[YOUR INSTRUCTIONS]
Write out all of the data exactly as it appears.

[GIVEN ENTRIES]
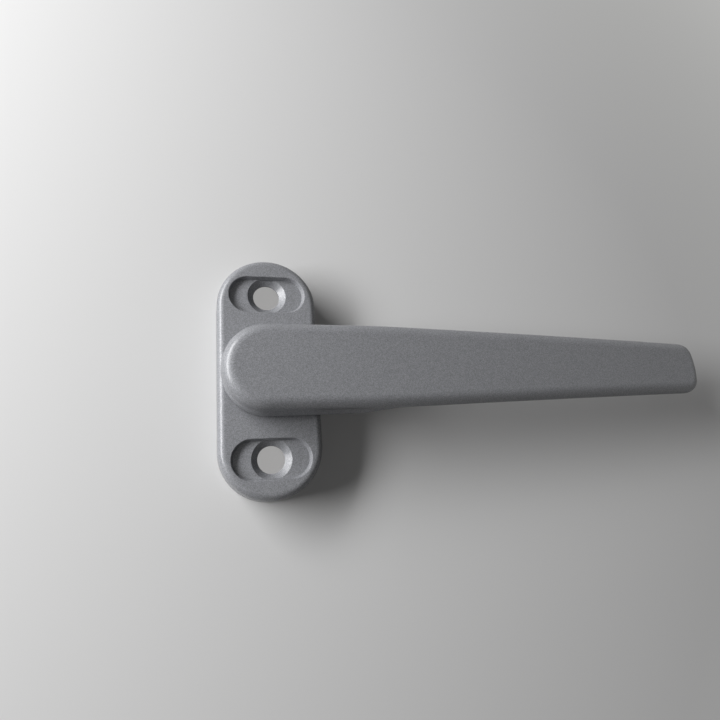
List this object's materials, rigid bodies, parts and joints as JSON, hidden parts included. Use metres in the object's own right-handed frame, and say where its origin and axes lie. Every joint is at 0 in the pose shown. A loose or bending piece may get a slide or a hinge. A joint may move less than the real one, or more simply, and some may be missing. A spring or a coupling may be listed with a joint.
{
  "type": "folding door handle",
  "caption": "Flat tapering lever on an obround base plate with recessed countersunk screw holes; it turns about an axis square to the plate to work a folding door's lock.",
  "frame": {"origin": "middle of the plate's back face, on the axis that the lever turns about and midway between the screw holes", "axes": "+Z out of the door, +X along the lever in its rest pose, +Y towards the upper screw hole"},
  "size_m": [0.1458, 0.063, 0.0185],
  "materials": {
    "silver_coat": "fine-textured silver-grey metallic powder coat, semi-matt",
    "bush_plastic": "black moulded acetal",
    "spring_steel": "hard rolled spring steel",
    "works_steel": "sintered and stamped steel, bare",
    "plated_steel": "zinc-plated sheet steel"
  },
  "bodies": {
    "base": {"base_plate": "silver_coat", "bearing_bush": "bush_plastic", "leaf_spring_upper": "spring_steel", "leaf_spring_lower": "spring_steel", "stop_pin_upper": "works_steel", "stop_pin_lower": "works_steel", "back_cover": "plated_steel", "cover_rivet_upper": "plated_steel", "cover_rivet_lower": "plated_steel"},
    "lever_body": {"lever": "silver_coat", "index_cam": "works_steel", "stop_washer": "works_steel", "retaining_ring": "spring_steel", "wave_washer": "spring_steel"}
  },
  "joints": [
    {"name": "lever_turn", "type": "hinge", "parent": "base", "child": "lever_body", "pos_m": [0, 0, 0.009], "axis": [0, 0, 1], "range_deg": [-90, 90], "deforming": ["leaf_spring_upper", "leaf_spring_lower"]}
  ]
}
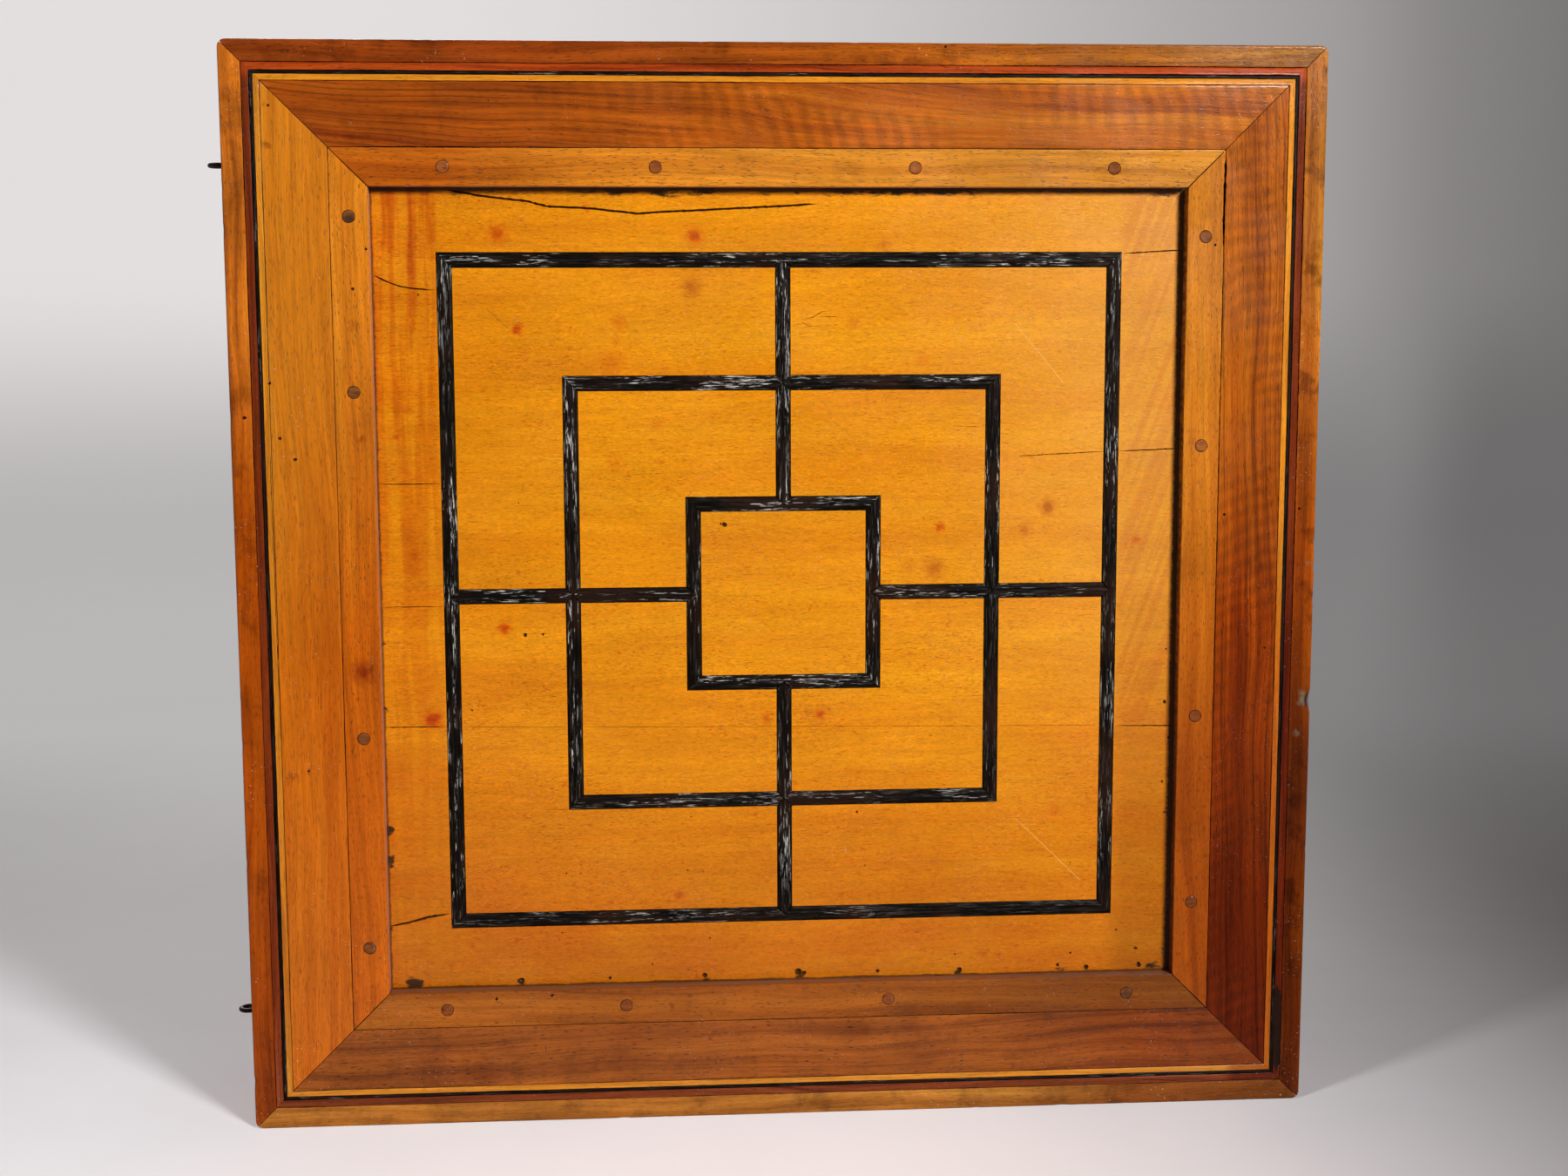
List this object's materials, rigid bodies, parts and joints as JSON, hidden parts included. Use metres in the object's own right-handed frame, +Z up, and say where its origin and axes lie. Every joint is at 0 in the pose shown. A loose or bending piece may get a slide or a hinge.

[WRITTEN ANSWER]
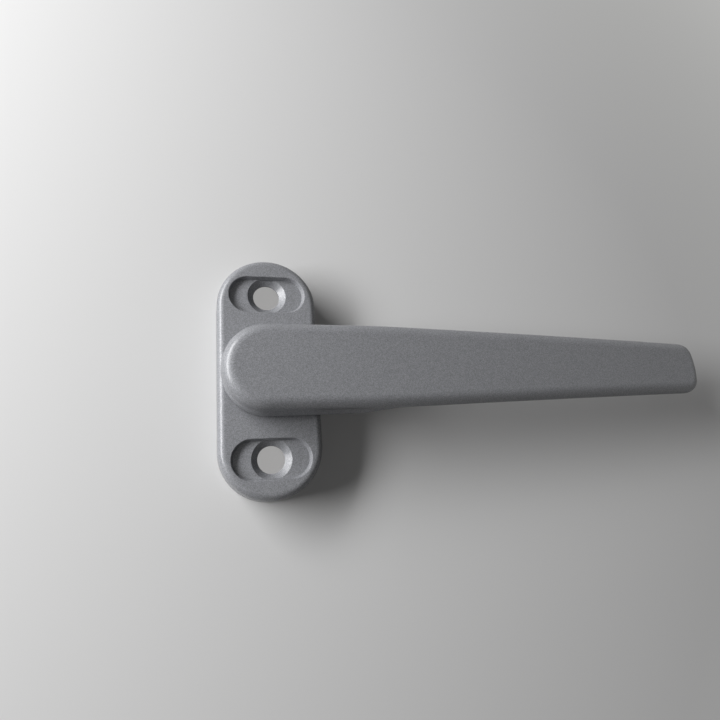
List this object's materials, rigid bodies, parts and joints as JSON, hidden parts included. Use metres in the object's own right-handed frame, and say where its origin and axes lie. Every joint is at 0 in the pose shown. A loose or bending piece may get a slide or a hinge. A joint may move less than the real one, or more simply, and some may be missing. A spring or a coupling may be listed with a joint.
{
  "type": "folding door handle",
  "caption": "Flat tapering lever on an obround base plate with recessed countersunk screw holes; it turns about an axis square to the plate to work a folding door's lock.",
  "frame": {"origin": "middle of the plate's back face, on the axis that the lever turns about and midway between the screw holes", "axes": "+Z out of the door, +X along the lever in its rest pose, +Y towards the upper screw hole"},
  "size_m": [0.1458, 0.063, 0.0185],
  "materials": {
    "silver_coat": "fine-textured silver-grey metallic powder coat, semi-matt",
    "bush_plastic": "black moulded acetal",
    "spring_steel": "hard rolled spring steel",
    "works_steel": "sintered and stamped steel, bare",
    "plated_steel": "zinc-plated sheet steel"
  },
  "bodies": {
    "base": {"base_plate": "silver_coat", "bearing_bush": "bush_plastic", "leaf_spring_upper": "spring_steel", "leaf_spring_lower": "spring_steel", "stop_pin_upper": "works_steel", "stop_pin_lower": "works_steel", "back_cover": "plated_steel", "cover_rivet_upper": "plated_steel", "cover_rivet_lower": "plated_steel"},
    "lever_body": {"lever": "silver_coat", "index_cam": "works_steel", "stop_washer": "works_steel", "retaining_ring": "spring_steel", "wave_washer": "spring_steel"}
  },
  "joints": [
    {"name": "lever_turn", "type": "hinge", "parent": "base", "child": "lever_body", "pos_m": [0, 0, 0.009], "axis": [0, 0, 1], "range_deg": [-90, 90], "deforming": ["leaf_spring_upper", "leaf_spring_lower"]}
  ]
}
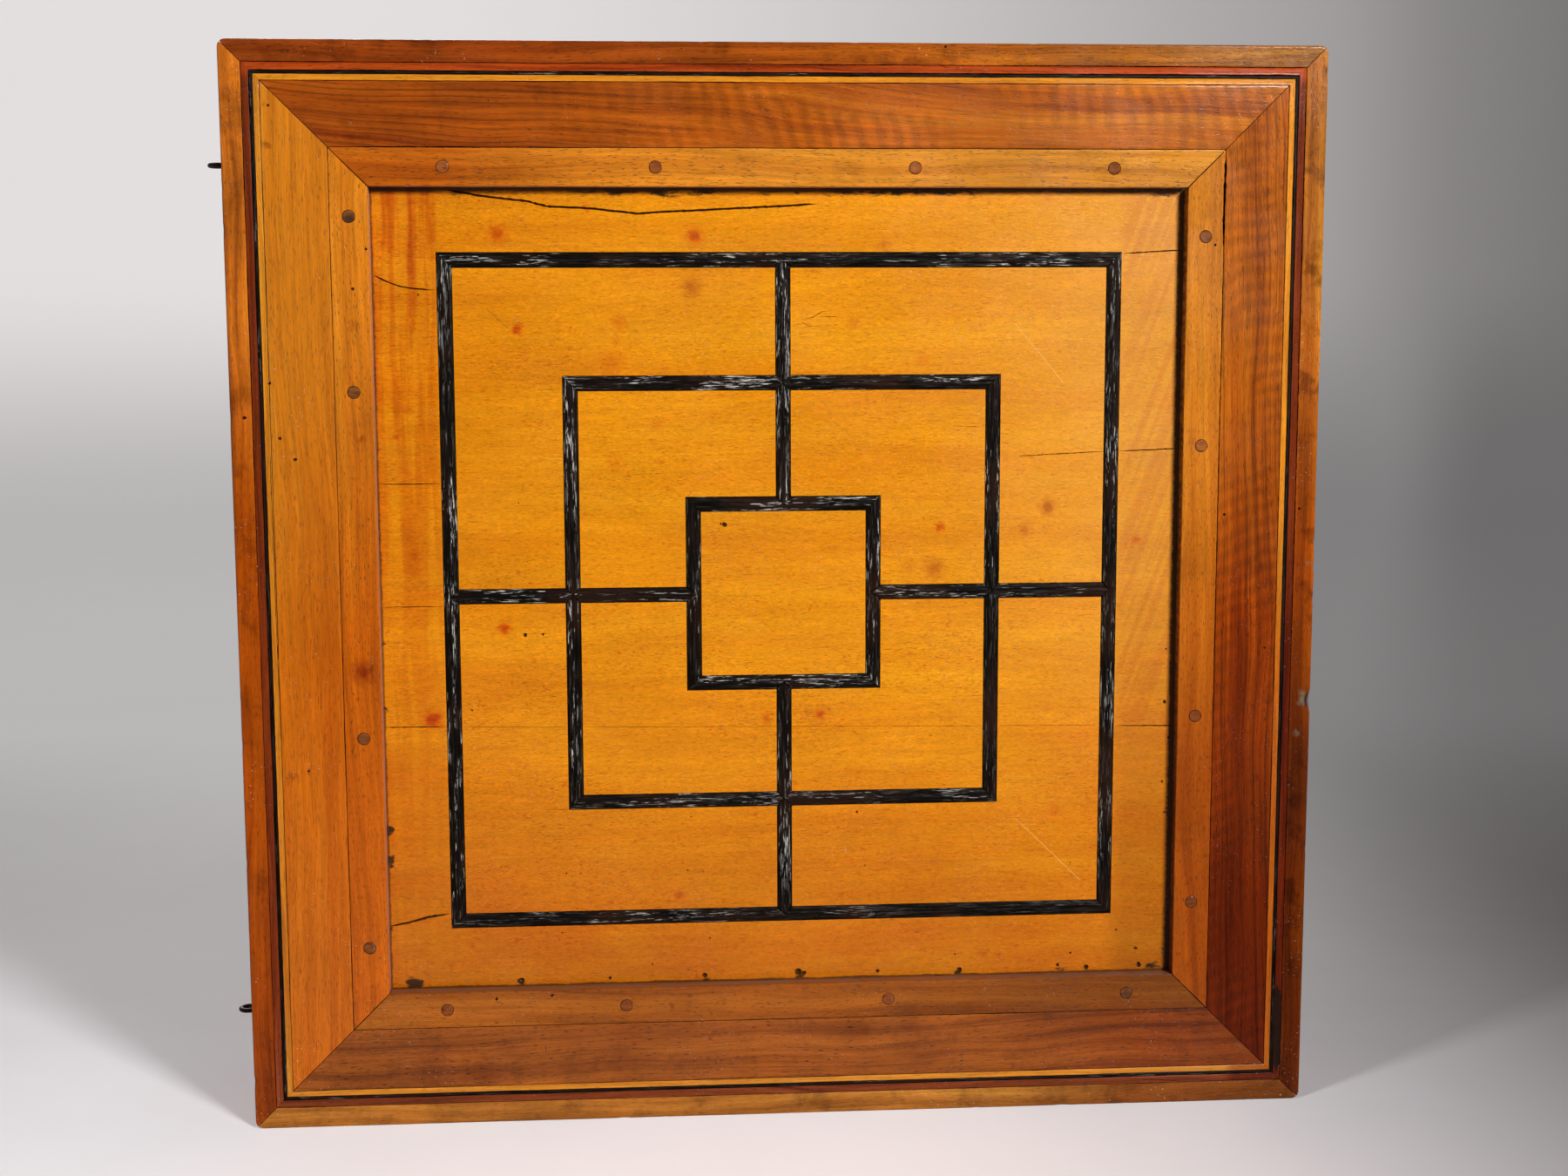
List this object's materials, rigid bodies, parts and joints as JSON, hidden parts included. Use metres in the object's own right-handed frame, +Z up, and say where its origin and axes lie. Every joint is at 0 in the pose shown. A loose or bending piece may get a slide or a hinge.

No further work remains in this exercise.